Уже не раз высказывалось мнение, что искусство — это субститут жизни, что писатель уходит в литературу, потому что не способен полностью реализовать себя в жизни; иными словами, писатель подвержен своего рода психологическим комплексам или моральным слабостям, побуждающим его писать о той жизни, которая, в силу тех или иных причин, ему недоступна. Я никогда особо не симпатизировал этой теории, хотя не исключаю, что есть писатели, к которым она применима. Разумеется, Генри Миллер не из их числа. С ним все как раз наоборот: Миллер пишет не потому, что не может жить полноценной жизнью, а потому, что писательство заставляет его жить еще более интенсивно. В его случае жизнь и работа переплетены и нерасторжимы гораздо в большей степени, нежели у любого другого из ныне здравствующих писателей, чьи имена приходят мне сейчас на ум. Я уже упоминал где-то о том, с какой невероятной легкостью он может до завтрака настучать десять-пятнадцать страниц — даже невинную крошку Полетт поразила его способность часами барабанить на машинке «не думая», как она выражалась, «даже не глядя на вставленный в машинку листок». Все дело в том, что Генри никогда не бывает рабом своей работы: в первую очередь его интересует жизнь, а жить и писать — это для него одно и то же. Процесс творчества не отдаляет его от жизни, а стимулирует аппетит к жизни более насыщенной. Если в «Тропике Рака», равно как и в других его книгах, Миллер придает особое значение сексу, то лишь потому, что «в своей сексуальной жизни современный человек почти уже мертв», как он пишет в «Мире Секса». У него самого сексуальных проблем нет, как нет проблем религиозных, политических, интеллектуальных, психологических, культурных или космологических. У полноценного человека не бывает проблем — разве что незначительные, разрешающиеся день ото дня. Миллер имеет полное представление о глобальных мировых проблемах, но он не желает быть затянутым в водоворот. Он знает, что нельзя спасти мир. Он даже сомневается, возможно ли спасти самого себя и разумно ли к этому стремиться.

6

Не будем, однако, опережать события. Пока что мы еще в Клиши, и почти два года отделяют нас от издания «Тропика Рака». В этот благословенный период жаловаться нам было не на что — погода, как сказал бы Френкель, всегда стояла отличная.

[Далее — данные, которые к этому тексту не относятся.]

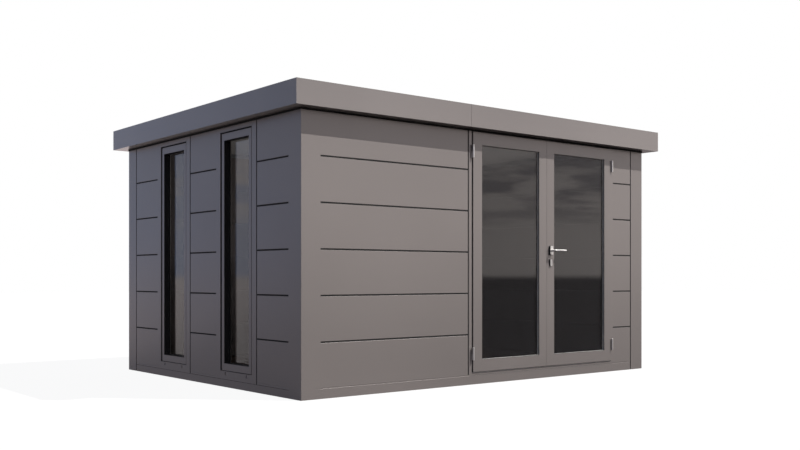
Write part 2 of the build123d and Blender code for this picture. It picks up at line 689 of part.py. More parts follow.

Миллер жил и писал как сумасшедший, да еще умудрялся выкраивать время для чтения. Читал он запоем: заглатывал Пруста и Лоуренса, Кайзерлинга и Джойса, попутно делая выписки и заметки, которые лягут в основу его будущих книг. Генри никогда не довольствовался работой над какой-то одной книгой. Доделывая «Черную весну», он параллельно собирал материал для предполагаемого исследования о Лоуренсе{136} — «Мир Лоуренса». Кипа заметок и выписок на эту тему достигла между делом таких размеров, что он путался в материале, как в джунглях. Хотя сей грандиозный труд так и остался незавершенным, несколько его внушительных фрагментов все же появились в некоторых из его последующих книг. Это «Космологическое око», «Мудрость сердца» и «Воскресенье после войны».

Порой меня ошеломляла рекордная скорость, с которой он прочитывал и переваривал толстенные тома. Перед завтраком он обычно раскрывал какой-нибудь фолиантище Шпенглера или Отто Ранка{137} и начинал читать натощак. А читатель, надо сказать, он был предобросовестный: ни единой пропущенной строчки; и почти каждая страница тщательно проштудированного им тома ин-кварто была испещрена маргиналиями, заметками и комментариями.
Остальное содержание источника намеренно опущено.